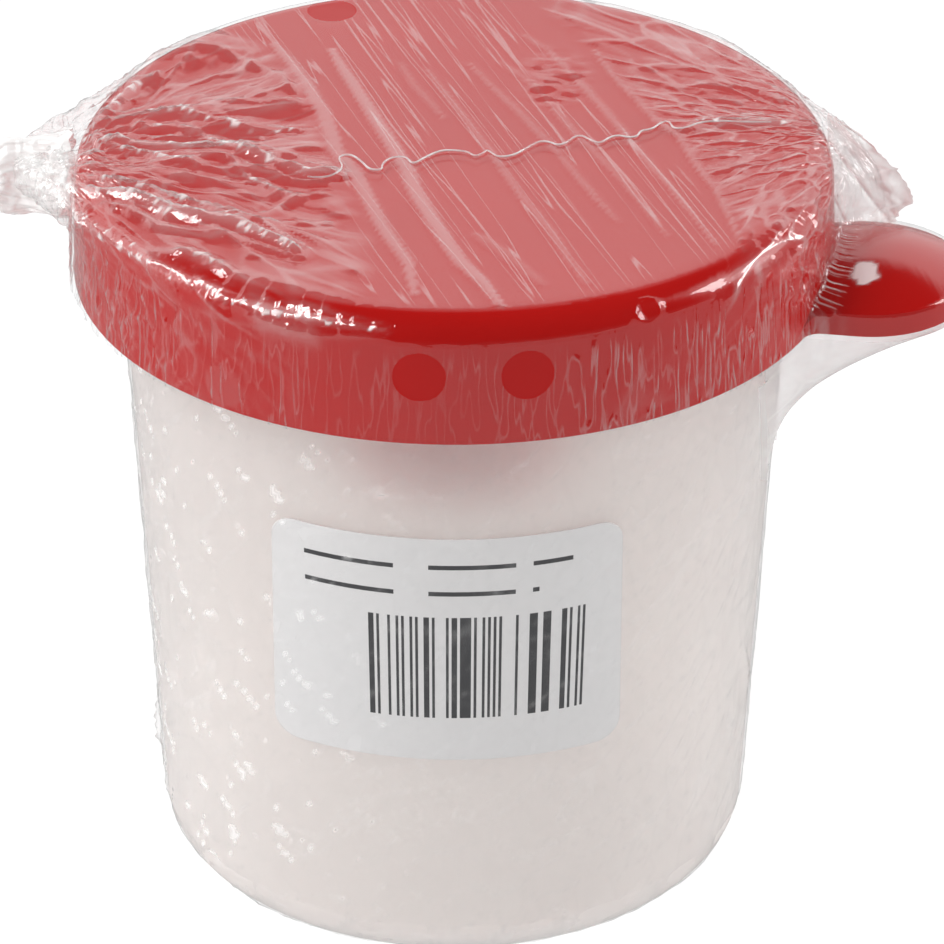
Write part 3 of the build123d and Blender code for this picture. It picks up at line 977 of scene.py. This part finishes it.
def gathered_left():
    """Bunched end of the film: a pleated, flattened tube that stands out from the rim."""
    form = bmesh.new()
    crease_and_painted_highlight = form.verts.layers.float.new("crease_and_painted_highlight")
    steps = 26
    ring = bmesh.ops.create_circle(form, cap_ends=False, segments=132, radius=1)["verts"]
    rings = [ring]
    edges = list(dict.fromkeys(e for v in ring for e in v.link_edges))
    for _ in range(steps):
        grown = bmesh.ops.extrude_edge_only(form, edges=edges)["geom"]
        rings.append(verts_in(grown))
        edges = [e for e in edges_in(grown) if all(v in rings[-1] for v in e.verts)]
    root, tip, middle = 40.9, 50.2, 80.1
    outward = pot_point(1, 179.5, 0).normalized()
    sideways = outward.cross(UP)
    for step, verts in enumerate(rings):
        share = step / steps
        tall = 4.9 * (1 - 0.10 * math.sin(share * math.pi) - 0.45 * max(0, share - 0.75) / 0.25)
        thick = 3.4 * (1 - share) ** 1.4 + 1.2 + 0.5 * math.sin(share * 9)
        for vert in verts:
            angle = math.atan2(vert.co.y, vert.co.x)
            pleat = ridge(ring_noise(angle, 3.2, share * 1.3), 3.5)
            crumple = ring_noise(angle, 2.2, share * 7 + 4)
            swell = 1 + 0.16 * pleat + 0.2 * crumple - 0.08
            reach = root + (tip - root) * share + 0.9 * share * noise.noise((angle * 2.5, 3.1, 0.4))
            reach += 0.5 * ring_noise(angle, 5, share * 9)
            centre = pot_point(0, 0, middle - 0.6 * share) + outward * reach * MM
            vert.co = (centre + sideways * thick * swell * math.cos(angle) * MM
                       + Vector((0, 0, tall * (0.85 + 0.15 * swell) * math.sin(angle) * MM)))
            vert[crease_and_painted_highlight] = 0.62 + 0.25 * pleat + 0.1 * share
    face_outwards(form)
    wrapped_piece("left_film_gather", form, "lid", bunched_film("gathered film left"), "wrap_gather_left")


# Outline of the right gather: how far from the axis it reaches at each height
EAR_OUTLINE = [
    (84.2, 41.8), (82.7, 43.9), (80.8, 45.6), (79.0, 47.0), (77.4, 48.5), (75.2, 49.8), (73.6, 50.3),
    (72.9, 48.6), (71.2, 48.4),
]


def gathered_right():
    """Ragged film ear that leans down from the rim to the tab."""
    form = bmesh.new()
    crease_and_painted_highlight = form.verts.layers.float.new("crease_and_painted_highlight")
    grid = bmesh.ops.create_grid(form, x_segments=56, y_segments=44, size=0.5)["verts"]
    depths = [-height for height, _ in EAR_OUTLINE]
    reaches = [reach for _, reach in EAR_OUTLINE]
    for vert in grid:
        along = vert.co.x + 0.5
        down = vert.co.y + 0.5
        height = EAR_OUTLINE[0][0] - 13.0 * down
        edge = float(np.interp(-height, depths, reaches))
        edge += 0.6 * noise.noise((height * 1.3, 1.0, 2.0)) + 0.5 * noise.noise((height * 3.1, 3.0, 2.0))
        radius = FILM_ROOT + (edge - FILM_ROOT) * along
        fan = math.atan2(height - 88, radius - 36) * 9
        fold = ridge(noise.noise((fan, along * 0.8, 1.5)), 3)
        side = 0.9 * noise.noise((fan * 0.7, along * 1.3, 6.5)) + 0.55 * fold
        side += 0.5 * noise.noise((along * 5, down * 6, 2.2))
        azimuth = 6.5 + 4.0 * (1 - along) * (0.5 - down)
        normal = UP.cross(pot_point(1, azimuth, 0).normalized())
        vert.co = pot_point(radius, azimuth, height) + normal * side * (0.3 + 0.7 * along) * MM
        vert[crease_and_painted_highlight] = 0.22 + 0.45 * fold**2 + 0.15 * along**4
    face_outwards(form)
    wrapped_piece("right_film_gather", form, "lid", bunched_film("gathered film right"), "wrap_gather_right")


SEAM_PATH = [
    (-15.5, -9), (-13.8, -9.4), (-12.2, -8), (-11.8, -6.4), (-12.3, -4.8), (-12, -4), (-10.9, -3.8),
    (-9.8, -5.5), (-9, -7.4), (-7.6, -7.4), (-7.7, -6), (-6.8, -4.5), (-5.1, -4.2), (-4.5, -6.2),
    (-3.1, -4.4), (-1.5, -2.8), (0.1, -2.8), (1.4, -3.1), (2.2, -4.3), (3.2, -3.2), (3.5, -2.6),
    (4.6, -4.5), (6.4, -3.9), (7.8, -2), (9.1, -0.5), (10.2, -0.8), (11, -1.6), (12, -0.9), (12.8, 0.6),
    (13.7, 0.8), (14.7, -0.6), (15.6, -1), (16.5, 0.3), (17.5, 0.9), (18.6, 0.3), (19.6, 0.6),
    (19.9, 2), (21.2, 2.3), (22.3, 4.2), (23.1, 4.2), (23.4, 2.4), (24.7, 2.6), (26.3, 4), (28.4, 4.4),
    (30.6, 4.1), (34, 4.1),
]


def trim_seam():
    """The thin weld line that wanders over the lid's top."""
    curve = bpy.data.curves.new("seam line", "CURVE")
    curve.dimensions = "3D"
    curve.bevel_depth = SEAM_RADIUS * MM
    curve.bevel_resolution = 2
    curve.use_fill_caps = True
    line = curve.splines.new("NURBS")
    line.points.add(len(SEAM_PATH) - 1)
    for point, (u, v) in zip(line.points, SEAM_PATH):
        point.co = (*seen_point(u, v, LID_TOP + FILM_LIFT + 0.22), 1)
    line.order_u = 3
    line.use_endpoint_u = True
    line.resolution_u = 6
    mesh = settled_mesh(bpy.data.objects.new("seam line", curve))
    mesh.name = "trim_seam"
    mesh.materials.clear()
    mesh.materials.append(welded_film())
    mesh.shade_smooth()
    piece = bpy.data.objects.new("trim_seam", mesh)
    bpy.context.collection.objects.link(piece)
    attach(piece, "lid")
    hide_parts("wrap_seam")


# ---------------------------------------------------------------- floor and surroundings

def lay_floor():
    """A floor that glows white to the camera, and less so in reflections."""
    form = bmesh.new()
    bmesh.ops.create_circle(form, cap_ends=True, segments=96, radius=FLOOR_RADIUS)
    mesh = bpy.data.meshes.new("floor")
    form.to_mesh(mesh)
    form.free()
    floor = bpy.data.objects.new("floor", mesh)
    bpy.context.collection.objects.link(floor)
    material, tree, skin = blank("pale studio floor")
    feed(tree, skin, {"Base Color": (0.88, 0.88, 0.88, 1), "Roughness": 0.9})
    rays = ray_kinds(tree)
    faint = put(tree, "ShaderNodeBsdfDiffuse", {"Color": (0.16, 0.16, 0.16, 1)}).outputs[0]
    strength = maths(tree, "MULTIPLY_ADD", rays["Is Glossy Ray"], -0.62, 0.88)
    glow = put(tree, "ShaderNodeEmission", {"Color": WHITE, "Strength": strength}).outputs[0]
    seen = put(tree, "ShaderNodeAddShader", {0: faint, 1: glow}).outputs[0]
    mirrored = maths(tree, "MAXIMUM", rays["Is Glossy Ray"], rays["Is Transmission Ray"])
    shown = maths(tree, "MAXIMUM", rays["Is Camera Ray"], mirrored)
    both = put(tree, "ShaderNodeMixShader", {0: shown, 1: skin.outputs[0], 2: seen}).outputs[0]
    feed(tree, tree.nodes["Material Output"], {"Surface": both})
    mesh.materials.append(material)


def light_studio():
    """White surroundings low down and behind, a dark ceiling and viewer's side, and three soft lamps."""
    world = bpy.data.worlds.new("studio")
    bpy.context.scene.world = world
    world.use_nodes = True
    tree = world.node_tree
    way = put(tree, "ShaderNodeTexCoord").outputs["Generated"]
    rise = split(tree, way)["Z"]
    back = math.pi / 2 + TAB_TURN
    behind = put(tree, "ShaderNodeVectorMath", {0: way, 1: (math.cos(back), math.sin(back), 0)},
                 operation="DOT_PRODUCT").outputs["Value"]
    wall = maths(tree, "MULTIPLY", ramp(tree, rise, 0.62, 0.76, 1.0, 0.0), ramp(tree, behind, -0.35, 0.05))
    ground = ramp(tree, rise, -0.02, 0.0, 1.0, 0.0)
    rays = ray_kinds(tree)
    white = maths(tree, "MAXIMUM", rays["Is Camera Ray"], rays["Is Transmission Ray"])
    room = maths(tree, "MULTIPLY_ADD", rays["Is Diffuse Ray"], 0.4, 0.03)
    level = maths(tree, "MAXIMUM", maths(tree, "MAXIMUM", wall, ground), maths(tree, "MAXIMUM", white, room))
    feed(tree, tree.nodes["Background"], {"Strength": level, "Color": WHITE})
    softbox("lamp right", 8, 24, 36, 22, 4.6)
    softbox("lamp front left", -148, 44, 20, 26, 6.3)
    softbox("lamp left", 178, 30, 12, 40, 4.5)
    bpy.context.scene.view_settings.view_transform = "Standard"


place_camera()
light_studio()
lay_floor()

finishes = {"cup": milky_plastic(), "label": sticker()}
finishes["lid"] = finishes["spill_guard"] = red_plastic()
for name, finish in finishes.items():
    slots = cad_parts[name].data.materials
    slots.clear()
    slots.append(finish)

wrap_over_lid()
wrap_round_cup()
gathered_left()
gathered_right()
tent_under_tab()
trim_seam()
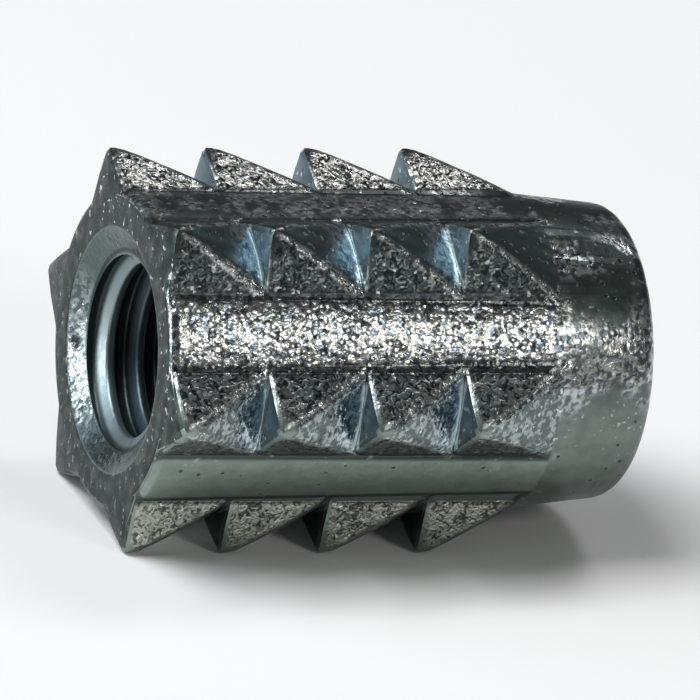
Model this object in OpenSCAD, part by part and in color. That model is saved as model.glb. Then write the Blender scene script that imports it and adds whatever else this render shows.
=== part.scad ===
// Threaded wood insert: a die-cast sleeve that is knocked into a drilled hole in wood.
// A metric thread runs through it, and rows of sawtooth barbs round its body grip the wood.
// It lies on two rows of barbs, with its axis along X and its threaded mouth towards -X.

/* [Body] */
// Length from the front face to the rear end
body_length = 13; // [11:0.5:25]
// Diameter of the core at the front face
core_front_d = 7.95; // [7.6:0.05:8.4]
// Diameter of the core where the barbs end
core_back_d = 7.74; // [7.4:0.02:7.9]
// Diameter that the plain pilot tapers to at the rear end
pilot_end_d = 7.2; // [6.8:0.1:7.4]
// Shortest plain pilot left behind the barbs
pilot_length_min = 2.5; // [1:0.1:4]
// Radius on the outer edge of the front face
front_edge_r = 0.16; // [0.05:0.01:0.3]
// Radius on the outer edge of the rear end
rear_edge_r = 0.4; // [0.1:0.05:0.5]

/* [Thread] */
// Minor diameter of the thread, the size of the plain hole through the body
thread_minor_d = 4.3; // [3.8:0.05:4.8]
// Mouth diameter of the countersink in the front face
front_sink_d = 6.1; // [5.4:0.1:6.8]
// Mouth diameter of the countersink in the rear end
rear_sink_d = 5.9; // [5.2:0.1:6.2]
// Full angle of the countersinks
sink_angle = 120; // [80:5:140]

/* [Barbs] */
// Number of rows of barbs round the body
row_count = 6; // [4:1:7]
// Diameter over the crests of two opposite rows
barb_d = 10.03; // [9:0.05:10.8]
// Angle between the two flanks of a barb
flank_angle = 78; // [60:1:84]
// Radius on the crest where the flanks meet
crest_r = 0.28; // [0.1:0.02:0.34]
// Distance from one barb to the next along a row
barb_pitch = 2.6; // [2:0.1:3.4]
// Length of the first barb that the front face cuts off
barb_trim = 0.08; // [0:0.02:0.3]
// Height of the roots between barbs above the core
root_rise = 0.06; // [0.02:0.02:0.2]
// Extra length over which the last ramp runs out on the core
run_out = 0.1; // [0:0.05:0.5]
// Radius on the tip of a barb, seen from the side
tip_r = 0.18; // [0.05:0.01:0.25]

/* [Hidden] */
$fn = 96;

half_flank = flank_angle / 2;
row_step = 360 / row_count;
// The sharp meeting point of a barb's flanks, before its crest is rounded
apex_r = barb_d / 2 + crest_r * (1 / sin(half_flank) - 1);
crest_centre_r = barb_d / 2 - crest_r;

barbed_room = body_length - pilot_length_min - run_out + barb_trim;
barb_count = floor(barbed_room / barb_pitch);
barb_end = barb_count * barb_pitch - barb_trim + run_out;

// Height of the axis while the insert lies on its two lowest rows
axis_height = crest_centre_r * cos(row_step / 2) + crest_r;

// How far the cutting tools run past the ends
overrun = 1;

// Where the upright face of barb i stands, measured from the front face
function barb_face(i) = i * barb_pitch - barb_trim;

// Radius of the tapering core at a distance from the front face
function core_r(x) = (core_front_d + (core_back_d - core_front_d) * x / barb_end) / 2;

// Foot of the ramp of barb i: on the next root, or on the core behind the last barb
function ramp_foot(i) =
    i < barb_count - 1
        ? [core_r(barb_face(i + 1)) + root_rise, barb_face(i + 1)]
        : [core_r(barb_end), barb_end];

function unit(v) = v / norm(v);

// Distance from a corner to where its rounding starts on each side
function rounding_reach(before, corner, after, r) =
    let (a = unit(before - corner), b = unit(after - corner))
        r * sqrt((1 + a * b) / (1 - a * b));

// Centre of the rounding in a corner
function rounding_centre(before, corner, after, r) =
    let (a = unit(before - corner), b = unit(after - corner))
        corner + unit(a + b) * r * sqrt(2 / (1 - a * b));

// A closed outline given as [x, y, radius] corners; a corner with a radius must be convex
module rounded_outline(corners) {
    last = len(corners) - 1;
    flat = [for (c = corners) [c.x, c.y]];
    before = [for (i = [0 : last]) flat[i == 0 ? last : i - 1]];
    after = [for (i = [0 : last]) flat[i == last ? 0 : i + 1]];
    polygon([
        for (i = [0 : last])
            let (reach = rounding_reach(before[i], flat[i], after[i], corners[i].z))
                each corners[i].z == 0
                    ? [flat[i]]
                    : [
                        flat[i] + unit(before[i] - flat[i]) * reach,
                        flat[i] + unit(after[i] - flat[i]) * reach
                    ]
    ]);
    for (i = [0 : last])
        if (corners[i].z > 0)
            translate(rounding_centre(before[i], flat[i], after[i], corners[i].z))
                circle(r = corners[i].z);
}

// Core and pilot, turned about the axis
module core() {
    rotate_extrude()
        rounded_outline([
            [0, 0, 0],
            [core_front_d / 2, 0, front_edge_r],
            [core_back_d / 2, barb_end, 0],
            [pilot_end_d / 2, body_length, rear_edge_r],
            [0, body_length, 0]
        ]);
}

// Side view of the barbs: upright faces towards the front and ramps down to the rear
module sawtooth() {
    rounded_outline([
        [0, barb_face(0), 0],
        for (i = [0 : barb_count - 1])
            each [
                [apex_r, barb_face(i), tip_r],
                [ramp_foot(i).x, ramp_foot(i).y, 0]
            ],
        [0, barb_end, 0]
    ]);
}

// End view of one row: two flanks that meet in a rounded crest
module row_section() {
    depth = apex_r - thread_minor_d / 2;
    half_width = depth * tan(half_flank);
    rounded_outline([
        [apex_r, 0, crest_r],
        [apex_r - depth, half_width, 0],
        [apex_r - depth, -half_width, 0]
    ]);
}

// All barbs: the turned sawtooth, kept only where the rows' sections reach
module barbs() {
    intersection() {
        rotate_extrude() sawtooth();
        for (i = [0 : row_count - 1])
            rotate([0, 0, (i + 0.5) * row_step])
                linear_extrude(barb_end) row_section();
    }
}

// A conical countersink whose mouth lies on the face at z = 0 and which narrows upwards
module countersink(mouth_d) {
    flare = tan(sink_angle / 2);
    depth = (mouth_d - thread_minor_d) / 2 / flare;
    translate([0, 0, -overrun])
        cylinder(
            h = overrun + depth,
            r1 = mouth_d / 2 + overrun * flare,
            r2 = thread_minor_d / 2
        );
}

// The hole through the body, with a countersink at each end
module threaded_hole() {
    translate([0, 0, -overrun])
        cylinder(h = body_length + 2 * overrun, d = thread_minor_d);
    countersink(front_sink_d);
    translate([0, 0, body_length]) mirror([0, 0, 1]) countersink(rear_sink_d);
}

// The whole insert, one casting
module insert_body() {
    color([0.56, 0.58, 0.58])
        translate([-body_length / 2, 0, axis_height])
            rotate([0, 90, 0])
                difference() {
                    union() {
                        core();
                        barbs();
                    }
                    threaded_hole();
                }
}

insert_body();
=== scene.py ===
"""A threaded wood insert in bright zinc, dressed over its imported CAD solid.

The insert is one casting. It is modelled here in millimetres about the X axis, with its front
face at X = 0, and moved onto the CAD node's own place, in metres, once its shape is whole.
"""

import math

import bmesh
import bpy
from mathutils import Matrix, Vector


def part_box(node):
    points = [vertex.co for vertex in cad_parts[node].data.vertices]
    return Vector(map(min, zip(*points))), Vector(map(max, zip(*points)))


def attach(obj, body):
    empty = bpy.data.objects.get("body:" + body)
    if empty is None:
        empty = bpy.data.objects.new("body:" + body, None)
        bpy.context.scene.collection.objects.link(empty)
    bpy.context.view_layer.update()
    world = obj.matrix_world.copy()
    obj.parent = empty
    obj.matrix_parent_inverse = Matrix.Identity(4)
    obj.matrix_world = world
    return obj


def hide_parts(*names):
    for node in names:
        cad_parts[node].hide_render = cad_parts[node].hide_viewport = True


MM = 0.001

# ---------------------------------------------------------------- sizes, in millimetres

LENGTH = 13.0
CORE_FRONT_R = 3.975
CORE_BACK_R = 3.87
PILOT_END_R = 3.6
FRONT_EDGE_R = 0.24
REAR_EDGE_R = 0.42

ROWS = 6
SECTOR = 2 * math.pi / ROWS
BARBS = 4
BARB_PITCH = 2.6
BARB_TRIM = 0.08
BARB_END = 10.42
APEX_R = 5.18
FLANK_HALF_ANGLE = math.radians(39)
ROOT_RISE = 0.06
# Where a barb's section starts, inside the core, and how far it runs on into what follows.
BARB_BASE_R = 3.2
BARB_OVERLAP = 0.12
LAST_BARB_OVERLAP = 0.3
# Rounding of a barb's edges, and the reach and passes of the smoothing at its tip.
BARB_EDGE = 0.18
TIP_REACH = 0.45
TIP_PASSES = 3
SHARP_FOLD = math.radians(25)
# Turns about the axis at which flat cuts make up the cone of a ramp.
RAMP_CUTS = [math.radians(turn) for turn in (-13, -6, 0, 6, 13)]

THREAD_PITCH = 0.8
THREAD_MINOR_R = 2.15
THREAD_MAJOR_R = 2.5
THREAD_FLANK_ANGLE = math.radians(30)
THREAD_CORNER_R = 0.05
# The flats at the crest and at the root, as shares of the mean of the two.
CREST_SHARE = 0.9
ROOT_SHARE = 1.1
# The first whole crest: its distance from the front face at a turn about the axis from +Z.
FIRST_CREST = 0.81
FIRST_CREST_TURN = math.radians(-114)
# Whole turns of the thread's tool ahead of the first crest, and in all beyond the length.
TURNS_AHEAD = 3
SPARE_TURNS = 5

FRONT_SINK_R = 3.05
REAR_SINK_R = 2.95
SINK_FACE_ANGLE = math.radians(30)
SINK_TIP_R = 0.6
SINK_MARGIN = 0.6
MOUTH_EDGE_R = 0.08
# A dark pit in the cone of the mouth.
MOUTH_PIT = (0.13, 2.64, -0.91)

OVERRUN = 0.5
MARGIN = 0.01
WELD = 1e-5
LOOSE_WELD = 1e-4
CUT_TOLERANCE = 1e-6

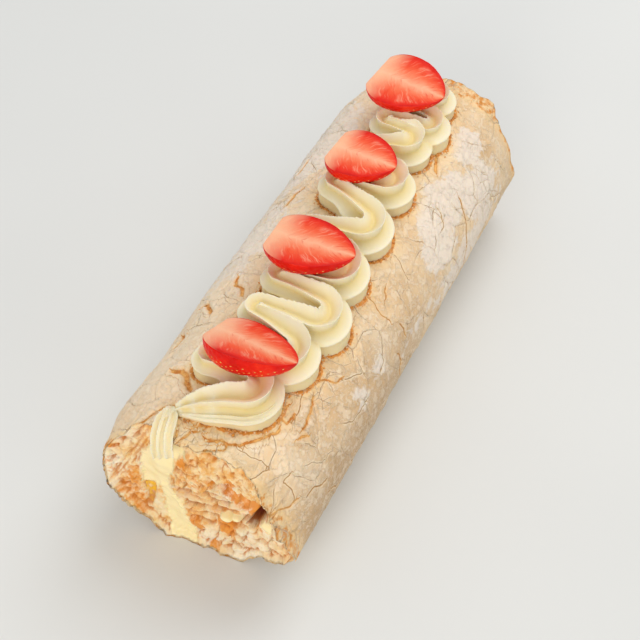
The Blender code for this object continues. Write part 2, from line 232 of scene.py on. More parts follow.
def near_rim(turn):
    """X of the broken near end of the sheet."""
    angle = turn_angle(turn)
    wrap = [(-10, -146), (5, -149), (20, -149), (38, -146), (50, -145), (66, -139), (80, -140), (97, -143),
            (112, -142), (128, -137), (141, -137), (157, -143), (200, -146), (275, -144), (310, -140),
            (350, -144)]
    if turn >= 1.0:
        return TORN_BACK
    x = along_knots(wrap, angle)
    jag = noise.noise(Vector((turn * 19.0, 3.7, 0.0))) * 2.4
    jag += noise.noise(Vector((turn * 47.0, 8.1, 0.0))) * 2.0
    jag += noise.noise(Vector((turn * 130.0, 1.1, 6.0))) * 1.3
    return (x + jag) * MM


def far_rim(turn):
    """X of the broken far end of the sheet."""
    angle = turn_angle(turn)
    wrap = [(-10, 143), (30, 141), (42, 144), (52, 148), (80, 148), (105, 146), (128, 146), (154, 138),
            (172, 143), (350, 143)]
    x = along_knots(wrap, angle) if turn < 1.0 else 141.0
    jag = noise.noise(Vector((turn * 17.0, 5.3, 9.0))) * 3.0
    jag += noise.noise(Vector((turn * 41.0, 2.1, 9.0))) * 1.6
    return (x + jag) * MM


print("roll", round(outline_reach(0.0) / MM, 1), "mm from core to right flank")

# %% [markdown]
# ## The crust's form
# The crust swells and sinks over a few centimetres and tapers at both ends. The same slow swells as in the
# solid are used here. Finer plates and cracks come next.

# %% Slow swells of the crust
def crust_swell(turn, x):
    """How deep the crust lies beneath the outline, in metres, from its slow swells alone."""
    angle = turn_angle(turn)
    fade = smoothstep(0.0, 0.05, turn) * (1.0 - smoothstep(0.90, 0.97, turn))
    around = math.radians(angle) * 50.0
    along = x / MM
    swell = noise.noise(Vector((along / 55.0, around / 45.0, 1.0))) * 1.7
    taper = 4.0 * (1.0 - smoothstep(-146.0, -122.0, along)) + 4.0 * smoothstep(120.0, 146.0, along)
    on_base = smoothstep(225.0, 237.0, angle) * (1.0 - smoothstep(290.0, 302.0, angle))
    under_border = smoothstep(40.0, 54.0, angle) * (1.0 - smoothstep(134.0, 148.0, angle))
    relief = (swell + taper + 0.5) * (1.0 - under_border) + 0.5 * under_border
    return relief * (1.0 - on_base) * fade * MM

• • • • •

→ Required task: Transcribe word for word the lines from the one holding "insert, one casting" through the one holding "sizes, in millimetres". Include both, and add nothing.

→ Finished answer:
// The whole insert, one casting
module insert_body() {
    color([0.56, 0.58, 0.58])
        translate([-body_length / 2, 0, axis_height])
            rotate([0, 90, 0])
                difference() {
                    union() {
                        core();
                        barbs();
                    }
                    threaded_hole();
                }
}

insert_body();
=== scene.py ===
"""A threaded wood insert in bright zinc, dressed over its imported CAD solid.

The insert is one casting. It is modelled here in millimetres about the X axis, with its front
face at X = 0, and moved onto the CAD node's own place, in metres, once its shape is whole.
"""

import math

import bmesh
import bpy
from mathutils import Matrix, Vector


def part_box(node):
    points = [vertex.co for vertex in cad_parts[node].data.vertices]
    return Vector(map(min, zip(*points))), Vector(map(max, zip(*points)))


def attach(obj, body):
    empty = bpy.data.objects.get("body:" + body)
    if empty is None:
        empty = bpy.data.objects.new("body:" + body, None)
        bpy.context.scene.collection.objects.link(empty)
    bpy.context.view_layer.update()
    world = obj.matrix_world.copy()
    obj.parent = empty
    obj.matrix_parent_inverse = Matrix.Identity(4)
    obj.matrix_world = world
    return obj


def hide_parts(*names):
    for node in names:
        cad_parts[node].hide_render = cad_parts[node].hide_viewport = True


MM = 0.001

# ---------------------------------------------------------------- sizes, in millimetres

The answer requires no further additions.